:: INFORMATION SUPPLIED ::

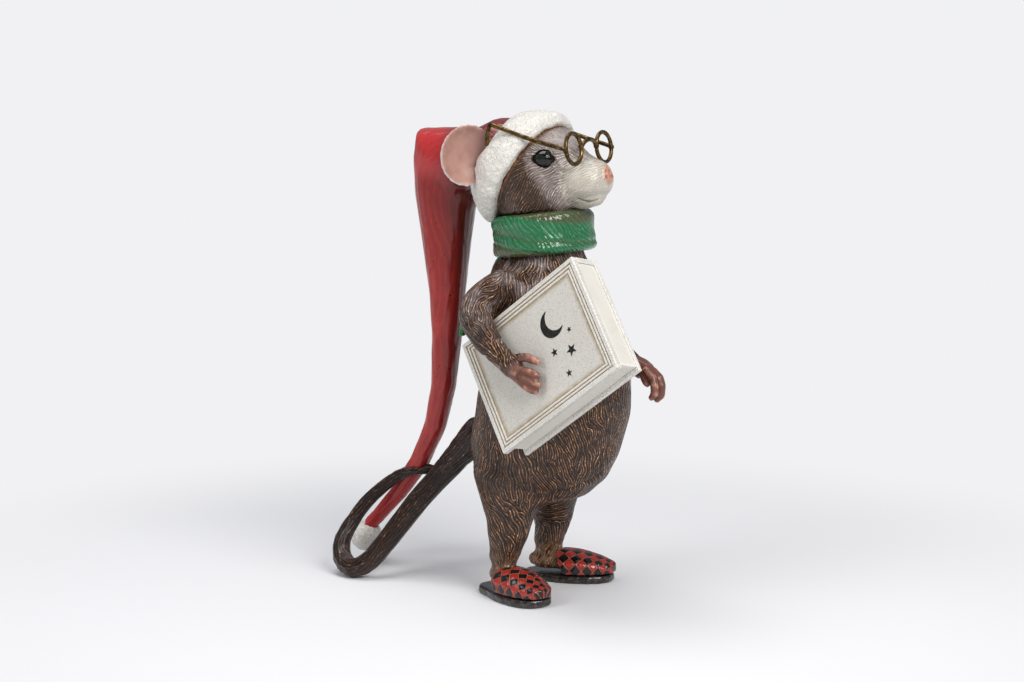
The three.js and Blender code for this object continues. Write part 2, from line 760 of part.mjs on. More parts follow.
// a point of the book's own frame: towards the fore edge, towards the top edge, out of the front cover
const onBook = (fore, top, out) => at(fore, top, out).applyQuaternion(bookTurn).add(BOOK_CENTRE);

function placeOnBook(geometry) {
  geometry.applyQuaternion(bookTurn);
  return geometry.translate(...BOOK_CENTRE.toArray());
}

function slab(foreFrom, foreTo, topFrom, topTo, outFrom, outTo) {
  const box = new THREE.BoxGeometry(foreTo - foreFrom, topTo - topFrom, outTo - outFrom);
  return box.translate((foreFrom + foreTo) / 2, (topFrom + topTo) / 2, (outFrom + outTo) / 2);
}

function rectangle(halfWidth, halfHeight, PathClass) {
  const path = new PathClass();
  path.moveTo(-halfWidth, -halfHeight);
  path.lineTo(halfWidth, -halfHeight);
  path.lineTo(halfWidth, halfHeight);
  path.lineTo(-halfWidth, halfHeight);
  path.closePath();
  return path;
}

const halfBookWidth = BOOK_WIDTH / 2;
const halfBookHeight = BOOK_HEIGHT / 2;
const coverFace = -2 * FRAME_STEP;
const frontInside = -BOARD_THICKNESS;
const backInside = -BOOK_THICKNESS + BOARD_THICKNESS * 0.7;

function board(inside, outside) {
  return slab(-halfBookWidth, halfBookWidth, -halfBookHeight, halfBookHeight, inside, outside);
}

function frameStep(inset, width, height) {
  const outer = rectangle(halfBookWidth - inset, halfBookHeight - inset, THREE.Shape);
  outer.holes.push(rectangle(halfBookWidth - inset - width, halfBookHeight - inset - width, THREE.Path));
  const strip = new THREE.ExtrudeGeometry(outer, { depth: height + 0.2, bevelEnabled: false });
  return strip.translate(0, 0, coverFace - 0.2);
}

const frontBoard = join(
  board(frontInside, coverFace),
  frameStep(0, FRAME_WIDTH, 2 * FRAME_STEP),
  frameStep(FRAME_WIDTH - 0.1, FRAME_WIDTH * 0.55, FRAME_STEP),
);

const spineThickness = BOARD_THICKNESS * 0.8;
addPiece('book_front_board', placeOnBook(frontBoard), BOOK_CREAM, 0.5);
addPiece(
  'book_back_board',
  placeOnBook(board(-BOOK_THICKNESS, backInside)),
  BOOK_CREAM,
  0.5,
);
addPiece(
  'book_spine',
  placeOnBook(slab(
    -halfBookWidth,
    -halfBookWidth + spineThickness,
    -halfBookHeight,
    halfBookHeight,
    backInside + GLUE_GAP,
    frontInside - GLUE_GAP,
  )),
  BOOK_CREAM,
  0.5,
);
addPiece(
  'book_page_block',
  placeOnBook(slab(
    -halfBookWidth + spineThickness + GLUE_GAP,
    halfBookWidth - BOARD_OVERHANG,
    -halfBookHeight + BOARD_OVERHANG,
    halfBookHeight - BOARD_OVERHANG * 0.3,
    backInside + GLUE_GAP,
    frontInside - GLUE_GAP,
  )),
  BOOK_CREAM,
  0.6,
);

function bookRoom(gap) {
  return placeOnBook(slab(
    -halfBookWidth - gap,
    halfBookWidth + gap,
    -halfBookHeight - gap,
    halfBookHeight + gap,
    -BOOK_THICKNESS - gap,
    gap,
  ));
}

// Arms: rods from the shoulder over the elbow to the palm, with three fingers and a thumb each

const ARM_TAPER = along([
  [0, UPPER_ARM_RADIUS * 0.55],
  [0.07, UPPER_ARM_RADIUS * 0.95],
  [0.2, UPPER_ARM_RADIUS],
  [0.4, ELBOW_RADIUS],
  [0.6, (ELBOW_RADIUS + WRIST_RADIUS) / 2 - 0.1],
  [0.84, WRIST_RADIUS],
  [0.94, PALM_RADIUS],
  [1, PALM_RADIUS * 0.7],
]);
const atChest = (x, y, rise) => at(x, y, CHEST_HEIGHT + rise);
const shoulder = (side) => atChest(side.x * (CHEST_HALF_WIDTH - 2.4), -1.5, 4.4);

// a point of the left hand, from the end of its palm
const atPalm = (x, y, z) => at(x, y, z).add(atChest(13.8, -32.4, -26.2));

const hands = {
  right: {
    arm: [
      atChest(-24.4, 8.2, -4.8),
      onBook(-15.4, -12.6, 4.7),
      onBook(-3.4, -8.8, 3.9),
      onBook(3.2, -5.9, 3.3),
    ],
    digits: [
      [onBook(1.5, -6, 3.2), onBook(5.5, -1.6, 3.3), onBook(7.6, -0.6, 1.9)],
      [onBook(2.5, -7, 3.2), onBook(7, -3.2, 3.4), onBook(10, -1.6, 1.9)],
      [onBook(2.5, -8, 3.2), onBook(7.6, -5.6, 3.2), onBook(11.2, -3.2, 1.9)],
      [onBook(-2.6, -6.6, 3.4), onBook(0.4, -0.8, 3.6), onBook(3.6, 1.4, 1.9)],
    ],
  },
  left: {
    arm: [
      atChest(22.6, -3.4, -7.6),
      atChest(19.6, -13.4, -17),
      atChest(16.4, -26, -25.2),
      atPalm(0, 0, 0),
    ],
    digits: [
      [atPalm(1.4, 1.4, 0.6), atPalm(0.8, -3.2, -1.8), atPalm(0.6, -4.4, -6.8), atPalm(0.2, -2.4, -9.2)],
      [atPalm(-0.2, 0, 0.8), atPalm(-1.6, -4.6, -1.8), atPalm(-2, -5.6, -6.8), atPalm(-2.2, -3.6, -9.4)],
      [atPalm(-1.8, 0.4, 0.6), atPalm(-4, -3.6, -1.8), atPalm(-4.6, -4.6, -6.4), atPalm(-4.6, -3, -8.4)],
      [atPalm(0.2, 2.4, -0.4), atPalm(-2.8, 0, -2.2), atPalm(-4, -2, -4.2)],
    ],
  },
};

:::

REQUIRED TASK:
Return the whole listing exactly.

TASK RESULT:
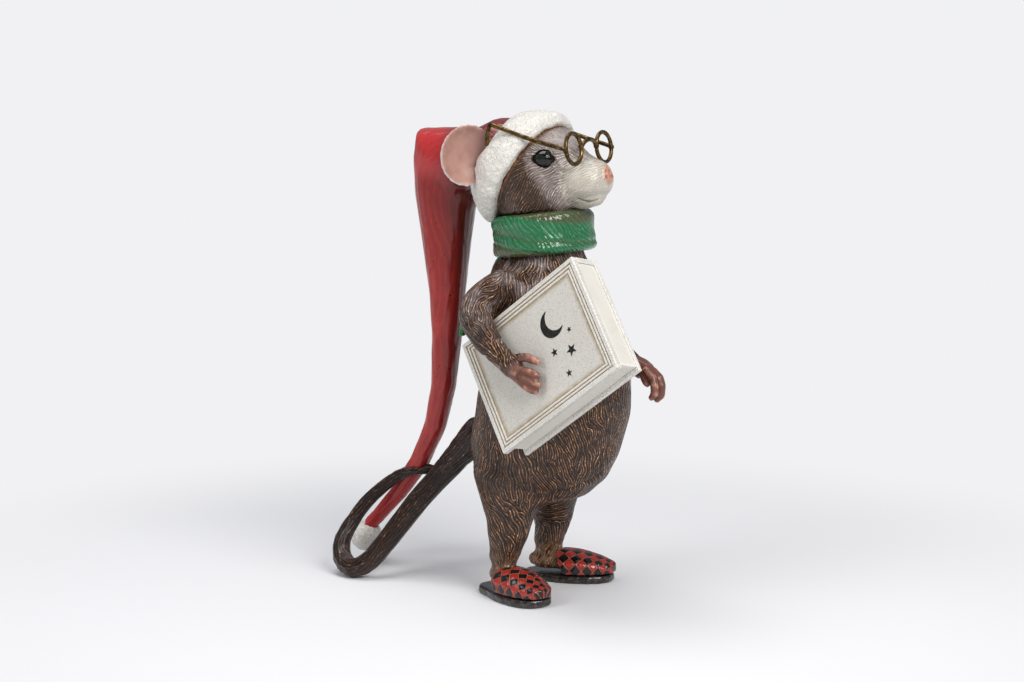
The three.js and Blender code for this object continues. Write part 2, from line 760 of part.mjs on. More parts follow.
// a point of the book's own frame: towards the fore edge, towards the top edge, out of the front cover
const onBook = (fore, top, out) => at(fore, top, out).applyQuaternion(bookTurn).add(BOOK_CENTRE);

function placeOnBook(geometry) {
  geometry.applyQuaternion(bookTurn);
  return geometry.translate(...BOOK_CENTRE.toArray());
}

function slab(foreFrom, foreTo, topFrom, topTo, outFrom, outTo) {
  const box = new THREE.BoxGeometry(foreTo - foreFrom, topTo - topFrom, outTo - outFrom);
  return box.translate((foreFrom + foreTo) / 2, (topFrom + topTo) / 2, (outFrom + outTo) / 2);
}

function rectangle(halfWidth, halfHeight, PathClass) {
  const path = new PathClass();
  path.moveTo(-halfWidth, -halfHeight);
  path.lineTo(halfWidth, -halfHeight);
  path.lineTo(halfWidth, halfHeight);
  path.lineTo(-halfWidth, halfHeight);
  path.closePath();
  return path;
}

const halfBookWidth = BOOK_WIDTH / 2;
const halfBookHeight = BOOK_HEIGHT / 2;
const coverFace = -2 * FRAME_STEP;
const frontInside = -BOARD_THICKNESS;
const backInside = -BOOK_THICKNESS + BOARD_THICKNESS * 0.7;

function board(inside, outside) {
  return slab(-halfBookWidth, halfBookWidth, -halfBookHeight, halfBookHeight, inside, outside);
}

function frameStep(inset, width, height) {
  const outer = rectangle(halfBookWidth - inset, halfBookHeight - inset, THREE.Shape);
  outer.holes.push(rectangle(halfBookWidth - inset - width, halfBookHeight - inset - width, THREE.Path));
  const strip = new THREE.ExtrudeGeometry(outer, { depth: height + 0.2, bevelEnabled: false });
  return strip.translate(0, 0, coverFace - 0.2);
}

const frontBoard = join(
  board(frontInside, coverFace),
  frameStep(0, FRAME_WIDTH, 2 * FRAME_STEP),
  frameStep(FRAME_WIDTH - 0.1, FRAME_WIDTH * 0.55, FRAME_STEP),
);

const spineThickness = BOARD_THICKNESS * 0.8;
addPiece('book_front_board', placeOnBook(frontBoard), BOOK_CREAM, 0.5);
addPiece(
  'book_back_board',
  placeOnBook(board(-BOOK_THICKNESS, backInside)),
  BOOK_CREAM,
  0.5,
);
addPiece(
  'book_spine',
  placeOnBook(slab(
    -halfBookWidth,
    -halfBookWidth + spineThickness,
    -halfBookHeight,
    halfBookHeight,
    backInside + GLUE_GAP,
    frontInside - GLUE_GAP,
  )),
  BOOK_CREAM,
  0.5,
);
addPiece(
  'book_page_block',
  placeOnBook(slab(
    -halfBookWidth + spineThickness + GLUE_GAP,
    halfBookWidth - BOARD_OVERHANG,
    -halfBookHeight + BOARD_OVERHANG,
    halfBookHeight - BOARD_OVERHANG * 0.3,
    backInside + GLUE_GAP,
    frontInside - GLUE_GAP,
  )),
  BOOK_CREAM,
  0.6,
);

function bookRoom(gap) {
  return placeOnBook(slab(
    -halfBookWidth - gap,
    halfBookWidth + gap,
    -halfBookHeight - gap,
    halfBookHeight + gap,
    -BOOK_THICKNESS - gap,
    gap,
  ));
}

// Arms: rods from the shoulder over the elbow to the palm, with three fingers and a thumb each

const ARM_TAPER = along([
  [0, UPPER_ARM_RADIUS * 0.55],
  [0.07, UPPER_ARM_RADIUS * 0.95],
  [0.2, UPPER_ARM_RADIUS],
  [0.4, ELBOW_RADIUS],
  [0.6, (ELBOW_RADIUS + WRIST_RADIUS) / 2 - 0.1],
  [0.84, WRIST_RADIUS],
  [0.94, PALM_RADIUS],
  [1, PALM_RADIUS * 0.7],
]);
const atChest = (x, y, rise) => at(x, y, CHEST_HEIGHT + rise);
const shoulder = (side) => atChest(side.x * (CHEST_HALF_WIDTH - 2.4), -1.5, 4.4);

// a point of the left hand, from the end of its palm
const atPalm = (x, y, z) => at(x, y, z).add(atChest(13.8, -32.4, -26.2));

const hands = {
  right: {
    arm: [
      atChest(-24.4, 8.2, -4.8),
      onBook(-15.4, -12.6, 4.7),
      onBook(-3.4, -8.8, 3.9),
      onBook(3.2, -5.9, 3.3),
    ],
    digits: [
      [onBook(1.5, -6, 3.2), onBook(5.5, -1.6, 3.3), onBook(7.6, -0.6, 1.9)],
      [onBook(2.5, -7, 3.2), onBook(7, -3.2, 3.4), onBook(10, -1.6, 1.9)],
      [onBook(2.5, -8, 3.2), onBook(7.6, -5.6, 3.2), onBook(11.2, -3.2, 1.9)],
      [onBook(-2.6, -6.6, 3.4), onBook(0.4, -0.8, 3.6), onBook(3.6, 1.4, 1.9)],
    ],
  },
  left: {
    arm: [
      atChest(22.6, -3.4, -7.6),
      atChest(19.6, -13.4, -17),
      atChest(16.4, -26, -25.2),
      atPalm(0, 0, 0),
    ],
    digits: [
      [atPalm(1.4, 1.4, 0.6), atPalm(0.8, -3.2, -1.8), atPalm(0.6, -4.4, -6.8), atPalm(0.2, -2.4, -9.2)],
      [atPalm(-0.2, 0, 0.8), atPalm(-1.6, -4.6, -1.8), atPalm(-2, -5.6, -6.8), atPalm(-2.2, -3.6, -9.4)],
      [atPalm(-1.8, 0.4, 0.6), atPalm(-4, -3.6, -1.8), atPalm(-4.6, -4.6, -6.4), atPalm(-4.6, -3, -8.4)],
      [atPalm(0.2, 2.4, -0.4), atPalm(-2.8, 0, -2.2), atPalm(-4, -2, -4.2)],
    ],
  },
};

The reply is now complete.